Writing a book is like collecting pebbles and muck that might look like ideas and jamming them together into a coherent narrative. It takes lots of ideas to make a complete book. The ideas can come from anywhere, anytime, and be a complete surprise, and change the whole direction of the book.
One of the characters in my book, Cassandra, was inspired by a Weather Prophet called Inigo Jones. Inigo died in 1954, but his legend lives on among weather obsessives such as myself.
Inigo was a long-range forecaster. I have a clear memory of where I was on the highway when the radio announcer spoke of Inigo Jones. Jones had predicted it was going to rain so much in the next few years that we would be sick of rain. Coming off a drought, it was hard to imagine being sick of rain, but by 2011, it had rained for several years, and those floods broke our hearts. But that was to come.
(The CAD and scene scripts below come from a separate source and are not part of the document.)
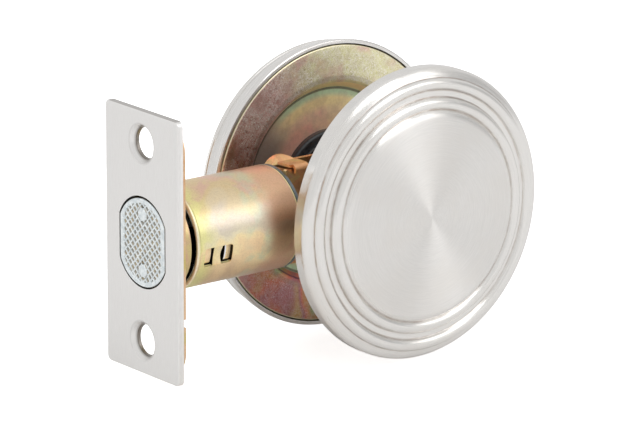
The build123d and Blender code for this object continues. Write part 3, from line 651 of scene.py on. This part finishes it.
M_COVER = mat_spun_nickel("satin_nickel_spun")
M_PLATE = mat_brushed_plate("satin_nickel_brushed")
M_TUBE = mat_tube()
M_MOUNT = mat_mount_plate()
M_BOLT = mat_bolt()
M_ZINC = mat_zinc("zinc_clear")
M_CAP = mat_zinc("zinc_blue", (0.20, 0.23, 0.25), 0.36)
M_STEEL = mat_steel("plain_steel")
M_SPRING = mat_steel("spring_steel", (0.36, 0.37, 0.39), 0.28)
M_TURN = mat_grip("satin_nickel_grip")
M_BLACK = mat_black_plastic()
M_CARR = chromate("chromate_carrier", [(0.30, srgb(196, 150, 116)), (0.42, srgb(222, 166, 120)), (0.50, srgb(236, 178, 128)),
                                      (0.58, srgb(230, 194, 136)), (0.70, srgb(222, 176, 158))], 0.20, 0.32, 0.5, 3.0).done()
M_INNER = mat_zinc("zinc_dull", (0.78, 0.77, 0.75), 0.42)
M_COLLAR = chromate("chromate_collar", [(0.35, srgb(190, 176, 116)), (0.5, srgb(206, 186, 132)), (0.65, srgb(206, 170, 140))],
                    0.12, 0.32, 0.5, 7.0).done()
M_CHEEK = mat_cheek()
M_BACK = chromate("chromate_backing", [(0.35, srgb(206, 156, 110)), (0.5, srgb(222, 186, 150)), (0.65, srgb(206, 186, 120))],
                  0.12, 0.34, 0.5, 9.0).done()


def paint(o, mat):
    o.data.materials.clear()
    o.data.materials.append(mat)
    for p in o.data.polygons:
        p.material_index = 0


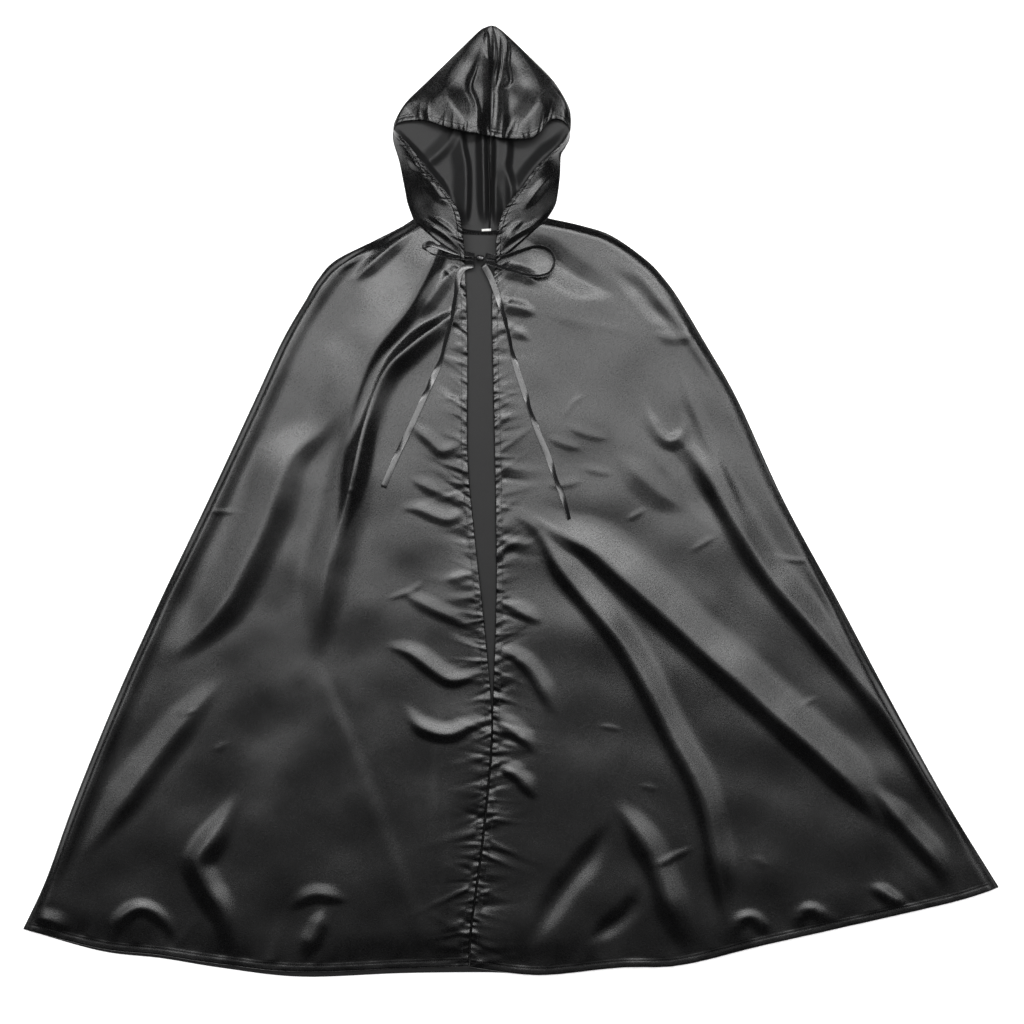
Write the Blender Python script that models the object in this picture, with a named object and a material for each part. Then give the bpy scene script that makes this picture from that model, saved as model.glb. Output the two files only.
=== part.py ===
"""Hooded satin cape, laid out flat on its back and tied at the neck with a ribbon bow.

Metres, +Z up. The table is z = 0, +Y runs up towards the tip of the hood, and the origin is the middle of
the back neck seam, on the underside of the back panel. Left and right are those of somebody looking down
at the cape. Each front panel is one piece of cloth that folds open along a slanting line, so it is made
here as a side part and a flap with a narrow gap between them.
"""
import math

import bmesh
import bpy
from mathutils import Vector

LEFT = -1
RIGHT = 1

# Layers, as heights above the table.
CLOTH = 0.0016
BACK_HEM_TOP = 0.0026
FRONT_LOW = 0.0078
FRONT_TOP = 0.0098
FRONT_HEM_LOW = 0.0068
RIBBON_LOW = 0.0102
RIBBON_THICK = 0.0012
LOOP_LOW = 0.0142

# Clearances and widths.
GAP = 0.0004
BAND_GAP = 0.0010
FOLD_GAP = 0.0010
RIBBON_FOLD_GAP = 0.0068
HEM_WIDTH = 0.012
SIDE_SEAM_WIDTH = 0.003
NECK_SEAM_WIDTH = 0.007
NECK_SEAM_THICK = 0.0012
RIBBON_WIDTH = 0.009
LOOP_WIDTH = 0.0045
LABEL_LOW = 0.0036
LABEL_THICK = 0.0006

# Silhouette of the body of the cape, from the neck down to the hem corners.
SIDE = {
    LEFT: [(-0.107, 0.0212), (-0.122, 0.011), (-0.167, -0.012), (-0.228, -0.043), (-0.256, -0.074),
           (-0.274, -0.105), (-0.310, -0.167), (-0.353, -0.260), (-0.425, -0.415), (-0.499, -0.570),
           (-0.569, -0.725), (-0.632, -0.880), (-0.677, -1.004), (-0.713, -1.082)],
    RIGHT: [(0.102, 0.0228), (0.155, 0.011), (0.202, -0.005), (0.256, -0.043), (0.285, -0.074),
            (0.307, -0.105), (0.344, -0.167), (0.397, -0.260), (0.468, -0.415), (0.552, -0.570),
            (0.634, -0.725), (0.719, -0.880), (0.803, -1.017)],
}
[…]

At that moment on the highway, I had a flash of inspiration. I knew Cassandra, my prophetess, would have a brother. While Cassandra struggled to make sense of her visions, her brother would be able to predict the weather. What a godsend for a farming family! If only farmers could know if a drought or deluge was forthcoming. That was Jones’s obsession, too.
Jones was a protege of Clement Wragge, the Queensland government meteorologist, and they worked together to develop a way of making seasonal forecasts. They combined the ‘Bruckner cycle’ of 35 years and the 11-year sunspot cycle, and Jones was so inspired he left the weather office in 1892 and went out to solve seasonal forecasting.

Wragge was a bit of an experimenter, too. In 190,2 he set of 6 of these Steiger Vortex Rainmaker Guns in Charleville. They are still there to go and see. Wragge also named cyclones after politicians.
Jones went back to his family’s property Crohamhurst, near Peachester in the Glasshouse Mountains in the Sunshine Coast Hinterland and worked the land for 30 years. It was not until Wragge died in 1922 that Jones began forecasting.
Jones was further influenced by American geographer Ellsworth Huntington’s work. Jones came up with a theory. Let’s see if my non-science brain can explain it in lay terms. You can skip this bit if you don’t like science.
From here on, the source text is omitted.